◆ GOAL:
Locate the line bearing "What bpy script" in the material below, then reproduce it and each following line up to and including the line bearing "THREAD_TIP = 1.2".

◆ MATERIAL FOR THIS TASK:
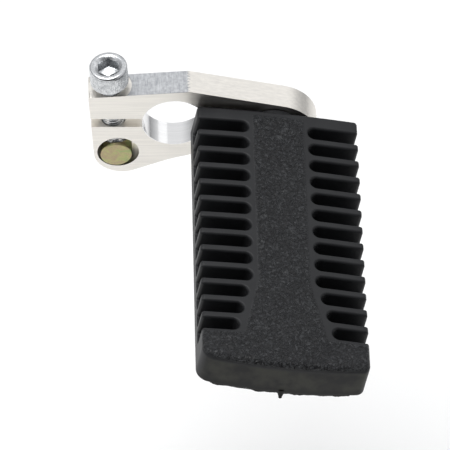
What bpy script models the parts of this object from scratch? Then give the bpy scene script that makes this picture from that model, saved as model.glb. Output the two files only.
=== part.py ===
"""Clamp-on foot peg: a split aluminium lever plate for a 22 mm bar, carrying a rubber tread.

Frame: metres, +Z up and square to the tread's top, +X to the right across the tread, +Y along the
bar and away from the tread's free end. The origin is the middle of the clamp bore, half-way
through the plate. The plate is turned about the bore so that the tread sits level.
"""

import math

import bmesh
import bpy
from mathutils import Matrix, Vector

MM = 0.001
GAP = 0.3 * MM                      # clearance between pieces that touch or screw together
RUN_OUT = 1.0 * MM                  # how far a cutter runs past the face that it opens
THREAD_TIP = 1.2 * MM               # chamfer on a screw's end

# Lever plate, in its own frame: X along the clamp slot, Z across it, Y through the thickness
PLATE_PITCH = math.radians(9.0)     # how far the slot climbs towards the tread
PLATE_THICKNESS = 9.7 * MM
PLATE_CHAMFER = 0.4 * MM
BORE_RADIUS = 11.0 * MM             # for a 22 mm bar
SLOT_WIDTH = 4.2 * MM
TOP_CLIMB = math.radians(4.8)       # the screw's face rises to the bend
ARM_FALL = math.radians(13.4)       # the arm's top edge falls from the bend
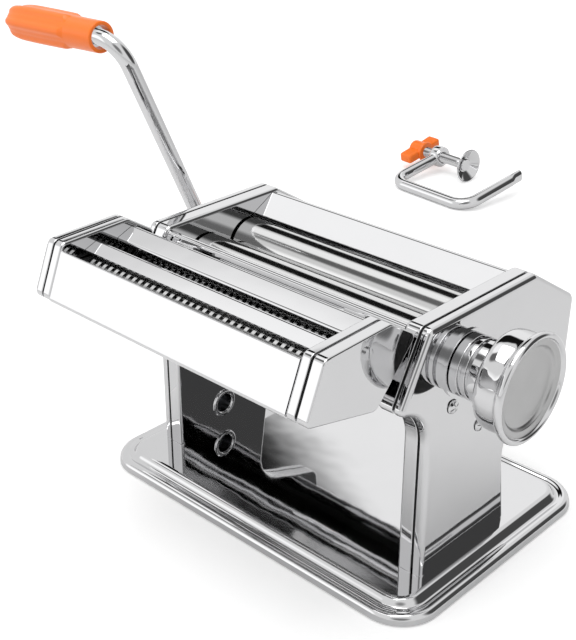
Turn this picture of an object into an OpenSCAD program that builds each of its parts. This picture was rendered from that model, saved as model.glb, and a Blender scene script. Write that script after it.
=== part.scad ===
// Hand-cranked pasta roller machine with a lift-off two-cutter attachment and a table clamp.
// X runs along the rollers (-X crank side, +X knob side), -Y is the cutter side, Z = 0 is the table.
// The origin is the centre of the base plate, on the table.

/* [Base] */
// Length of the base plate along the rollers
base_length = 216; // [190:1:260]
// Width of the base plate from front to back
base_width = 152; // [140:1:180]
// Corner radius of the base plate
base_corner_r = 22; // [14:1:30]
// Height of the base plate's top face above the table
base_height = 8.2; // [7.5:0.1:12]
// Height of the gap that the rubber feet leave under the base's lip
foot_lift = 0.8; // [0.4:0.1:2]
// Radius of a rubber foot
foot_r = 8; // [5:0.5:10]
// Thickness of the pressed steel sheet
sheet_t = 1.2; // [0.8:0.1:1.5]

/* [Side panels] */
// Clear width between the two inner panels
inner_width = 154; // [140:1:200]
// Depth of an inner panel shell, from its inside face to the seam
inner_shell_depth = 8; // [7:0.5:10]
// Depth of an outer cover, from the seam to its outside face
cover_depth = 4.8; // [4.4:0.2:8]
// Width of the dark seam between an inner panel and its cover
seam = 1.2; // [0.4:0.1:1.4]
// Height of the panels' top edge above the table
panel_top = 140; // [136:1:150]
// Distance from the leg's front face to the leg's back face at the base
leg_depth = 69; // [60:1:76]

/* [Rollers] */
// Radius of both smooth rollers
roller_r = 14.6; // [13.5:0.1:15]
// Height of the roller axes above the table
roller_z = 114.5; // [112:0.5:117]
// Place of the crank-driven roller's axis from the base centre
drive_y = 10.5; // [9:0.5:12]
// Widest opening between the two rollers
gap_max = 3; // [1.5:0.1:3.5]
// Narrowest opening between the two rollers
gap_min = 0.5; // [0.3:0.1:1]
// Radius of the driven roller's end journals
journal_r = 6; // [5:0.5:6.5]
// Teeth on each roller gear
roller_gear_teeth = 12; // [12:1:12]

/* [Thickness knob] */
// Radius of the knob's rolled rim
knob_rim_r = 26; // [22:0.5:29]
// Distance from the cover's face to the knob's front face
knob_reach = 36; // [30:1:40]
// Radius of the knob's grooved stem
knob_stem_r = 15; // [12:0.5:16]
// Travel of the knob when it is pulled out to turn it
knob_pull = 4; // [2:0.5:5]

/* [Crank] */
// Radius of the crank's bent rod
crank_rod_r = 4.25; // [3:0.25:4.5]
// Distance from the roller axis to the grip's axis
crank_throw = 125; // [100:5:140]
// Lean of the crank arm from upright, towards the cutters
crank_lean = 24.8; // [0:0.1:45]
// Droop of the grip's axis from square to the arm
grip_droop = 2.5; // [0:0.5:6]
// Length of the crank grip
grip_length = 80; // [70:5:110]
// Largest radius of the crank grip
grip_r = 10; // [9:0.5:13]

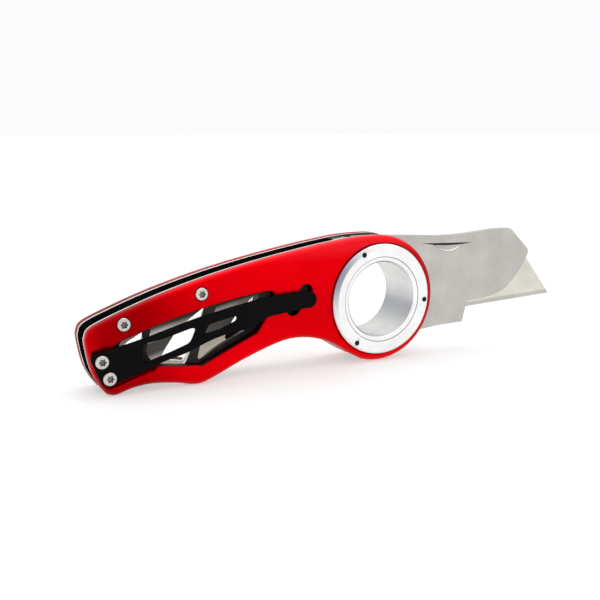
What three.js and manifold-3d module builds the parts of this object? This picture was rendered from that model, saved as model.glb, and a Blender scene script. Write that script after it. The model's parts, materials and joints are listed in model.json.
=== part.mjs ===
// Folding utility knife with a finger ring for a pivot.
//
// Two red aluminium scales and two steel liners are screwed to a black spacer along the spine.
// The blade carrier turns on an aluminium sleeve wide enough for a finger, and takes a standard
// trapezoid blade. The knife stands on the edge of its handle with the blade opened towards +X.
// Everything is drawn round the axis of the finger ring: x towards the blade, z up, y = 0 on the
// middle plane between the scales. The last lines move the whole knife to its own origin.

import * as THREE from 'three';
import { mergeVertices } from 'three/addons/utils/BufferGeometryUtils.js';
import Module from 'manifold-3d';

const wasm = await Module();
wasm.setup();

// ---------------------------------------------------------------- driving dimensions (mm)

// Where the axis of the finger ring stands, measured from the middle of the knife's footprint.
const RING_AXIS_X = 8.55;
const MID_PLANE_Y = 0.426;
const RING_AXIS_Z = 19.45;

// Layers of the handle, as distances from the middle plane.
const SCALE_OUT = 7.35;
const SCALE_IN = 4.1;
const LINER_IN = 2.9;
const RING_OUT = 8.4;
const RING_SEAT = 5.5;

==

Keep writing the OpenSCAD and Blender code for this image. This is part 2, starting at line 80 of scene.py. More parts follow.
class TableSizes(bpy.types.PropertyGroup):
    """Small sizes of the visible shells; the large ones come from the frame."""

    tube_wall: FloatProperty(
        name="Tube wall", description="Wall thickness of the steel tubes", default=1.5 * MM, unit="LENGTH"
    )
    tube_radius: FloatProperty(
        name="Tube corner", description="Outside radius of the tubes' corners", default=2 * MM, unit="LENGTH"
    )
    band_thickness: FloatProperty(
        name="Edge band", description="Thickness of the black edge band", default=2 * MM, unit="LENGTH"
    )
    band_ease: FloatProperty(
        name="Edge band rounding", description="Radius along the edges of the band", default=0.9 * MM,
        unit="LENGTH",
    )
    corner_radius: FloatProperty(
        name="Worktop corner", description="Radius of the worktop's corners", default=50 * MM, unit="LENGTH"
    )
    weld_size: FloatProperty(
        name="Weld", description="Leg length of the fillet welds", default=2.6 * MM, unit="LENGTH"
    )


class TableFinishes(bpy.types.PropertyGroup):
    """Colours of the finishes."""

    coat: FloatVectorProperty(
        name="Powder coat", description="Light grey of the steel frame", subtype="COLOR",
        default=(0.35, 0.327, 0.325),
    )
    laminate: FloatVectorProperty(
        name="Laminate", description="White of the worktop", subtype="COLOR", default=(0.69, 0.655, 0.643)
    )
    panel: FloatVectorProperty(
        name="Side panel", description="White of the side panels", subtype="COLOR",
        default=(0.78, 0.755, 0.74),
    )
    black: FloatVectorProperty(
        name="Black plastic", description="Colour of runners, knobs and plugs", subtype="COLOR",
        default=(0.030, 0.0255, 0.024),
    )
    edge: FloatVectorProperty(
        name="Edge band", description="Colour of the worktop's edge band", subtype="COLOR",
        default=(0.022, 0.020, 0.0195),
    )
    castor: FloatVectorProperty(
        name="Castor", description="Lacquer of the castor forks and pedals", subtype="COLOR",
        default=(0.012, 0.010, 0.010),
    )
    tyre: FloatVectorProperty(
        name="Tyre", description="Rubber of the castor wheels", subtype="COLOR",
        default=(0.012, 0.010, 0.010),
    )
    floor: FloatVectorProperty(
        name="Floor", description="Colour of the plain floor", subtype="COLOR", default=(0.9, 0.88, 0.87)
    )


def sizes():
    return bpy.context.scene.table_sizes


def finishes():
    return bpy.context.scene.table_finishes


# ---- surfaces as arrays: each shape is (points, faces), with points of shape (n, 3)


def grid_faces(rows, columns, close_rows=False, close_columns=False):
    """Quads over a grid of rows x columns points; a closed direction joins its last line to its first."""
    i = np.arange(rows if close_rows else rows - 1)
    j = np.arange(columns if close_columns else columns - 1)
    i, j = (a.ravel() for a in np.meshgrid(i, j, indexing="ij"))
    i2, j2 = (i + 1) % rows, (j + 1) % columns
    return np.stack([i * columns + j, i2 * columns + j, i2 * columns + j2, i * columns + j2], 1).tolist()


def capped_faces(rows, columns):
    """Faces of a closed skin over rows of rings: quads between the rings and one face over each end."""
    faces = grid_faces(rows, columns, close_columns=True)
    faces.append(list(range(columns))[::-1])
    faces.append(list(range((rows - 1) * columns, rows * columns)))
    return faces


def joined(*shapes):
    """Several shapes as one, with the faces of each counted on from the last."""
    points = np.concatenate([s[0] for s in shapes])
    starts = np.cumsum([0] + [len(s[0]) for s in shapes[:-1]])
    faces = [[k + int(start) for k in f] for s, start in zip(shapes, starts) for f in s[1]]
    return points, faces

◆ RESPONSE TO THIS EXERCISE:
What bpy script models the parts of this object from scratch? Then give the bpy scene script that makes this picture from that model, saved as model.glb. Output the two files only.
=== part.py ===
"""Clamp-on foot peg: a split aluminium lever plate for a 22 mm bar, carrying a rubber tread.

Frame: metres, +Z up and square to the tread's top, +X to the right across the tread, +Y along the
bar and away from the tread's free end. The origin is the middle of the clamp bore, half-way
through the plate. The plate is turned about the bore so that the tread sits level.
"""

import math

import bmesh
import bpy
from mathutils import Matrix, Vector

MM = 0.001
GAP = 0.3 * MM                      # clearance between pieces that touch or screw together
RUN_OUT = 1.0 * MM                  # how far a cutter runs past the face that it opens
THREAD_TIP = 1.2 * MM               # chamfer on a screw's end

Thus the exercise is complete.